▶ [EXERCISE] Only the lines from the first one through the line with "folded steel strip." should be printed, exactly as they appear.

━━━ MATERIAL FOR THIS TASK ━━━

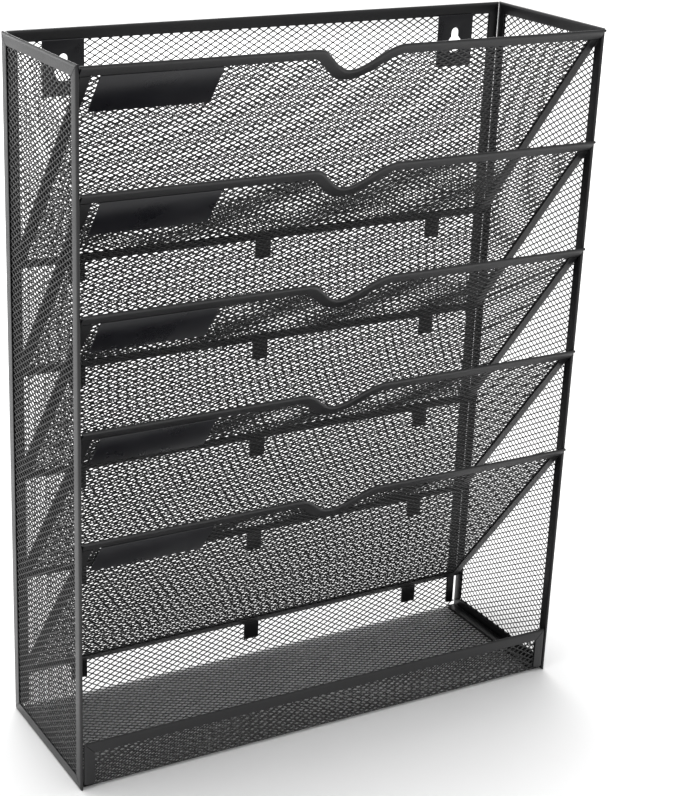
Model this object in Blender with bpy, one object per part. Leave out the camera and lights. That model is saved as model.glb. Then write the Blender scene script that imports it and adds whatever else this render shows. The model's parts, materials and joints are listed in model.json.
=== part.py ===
"""Hanging file rack: five sloping mesh pockets above a flat tray, in a frame of folded steel strip.

Metres, +Z up. The origin is on the floor under the middle of the rack. The open front faces -Y and
the back, at +Y, lies against the wall. Nothing on the rack moves: every piece is welded or folded on.
"""
import math

import bmesh
import bpy
from mathutils import Matrix, Vector

# Overall size.
WIDTH = 0.3150          # across the outer faces of the side panels
HEIGHT = 0.4000         # floor to the top of the back and side frames
DEPTH = 0.1008          # wall face to the front of the pocket rails
GAP = 0.0003            # clearance between pieces that touch
NEAR = 0.0001           # tolerance when a face is picked by its place

# Folded edge strip: sheet steel bent double round the edge of a mesh panel.
STRIP_WIDTH = 0.0065
STRIP_THICK = 0.0019
STRIP_WALL = 0.00045
FOLD_STEPS = 4          # facets round the fold

# Mesh sheet, drawn as a plain thin sheet that reaches into the folded strips.
SHEET_THICK = 0.0004
SHEET_INSET = 0.0020    # folded edge of a strip to the cut edge of the sheet inside it

# Tray: the back sheet bends forward into a floor and up into a low front lip.
LIP_HEIGHT = 0.0289
BEND_RADIUS = 0.0020    # middle of the sheet
BEND_STEPS = 4

# Pockets.
POCKETS = 5
TOP_RAIL_HEIGHT = 0.3994
POCKET_PITCH = 0.0622
SLOPE = math.radians(52.5)
POCKET_LENGTH = 0.1606  # rail to foot, down the slope
NOTCH_HALF_WIDTH = 0.0260
NOTCH_DEPTH = 0.0174
NOTCH_STEPS = 24
RAIL_LUG = 0.0011       # how far a rail's fold laps over each side panel's front edge

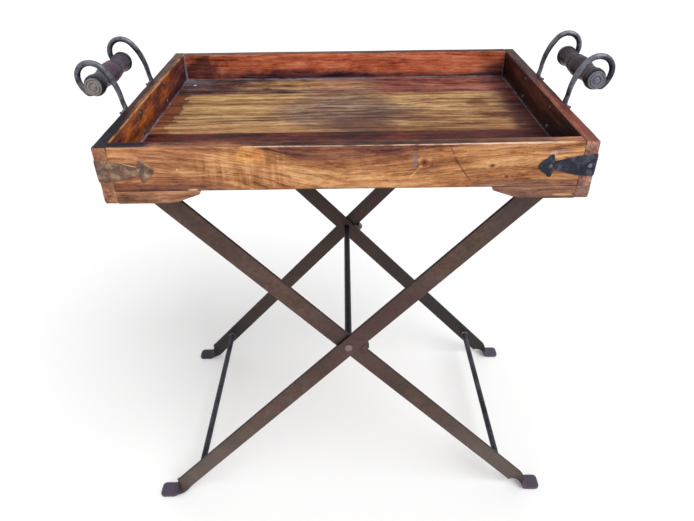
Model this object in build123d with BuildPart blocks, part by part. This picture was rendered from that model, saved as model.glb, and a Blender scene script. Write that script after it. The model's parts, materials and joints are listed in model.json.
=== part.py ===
"""Folding tray table: a hardwood gallery tray on a cross-legged iron stand.

Frame: +X along the tray's length, +Y from front to back, +Z up.
The origin is on the ground, under the middle of the table. Millimetres.
"""
from build123d import *
from math import cos, radians, sin, tan
import os

os.makedirs("parts", exist_ok=True)

# ---------------------------------------------------------------- driving dimensions
# Tray
tray_length = 570.0
tray_depth = 402.0
tray_top = 666.0              # height of the rim above the ground
wall_height = 55.0
wall_thickness = 16.0
plank_thickness = 14.0
plank_gap = 0.4
back_joint_y = 108.0          # joint between the back and the middle plank
front_joint_y = -58.0         # joint between the middle and the front plank
rim_round = 1.5               # worn top edges
foot_height = 16.0            # foot rails and brackets under the walls
bracket_thickness = 18.0
bracket_flat_end = 215.0      # distance of the end of the bracket's flat from the middle
bracket_tip = 170.0           # distance of the bracket's beak from the middle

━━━

▶ [ANSWER TO THE TASK]
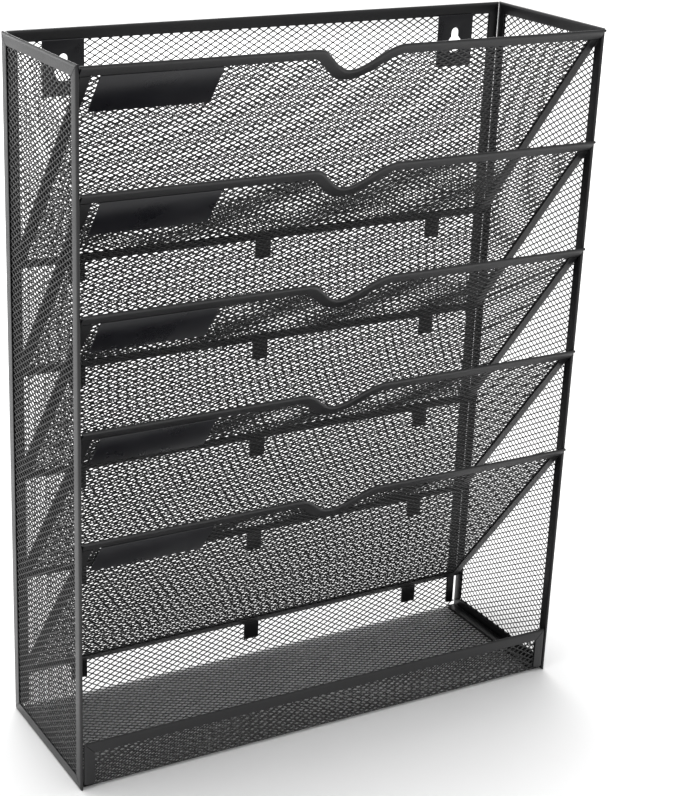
Model this object in Blender with bpy, one object per part. Leave out the camera and lights. That model is saved as model.glb. Then write the Blender scene script that imports it and adds whatever else this render shows. The model's parts, materials and joints are listed in model.json.
=== part.py ===
"""Hanging file rack: five sloping mesh pockets above a flat tray, in a frame of folded steel strip.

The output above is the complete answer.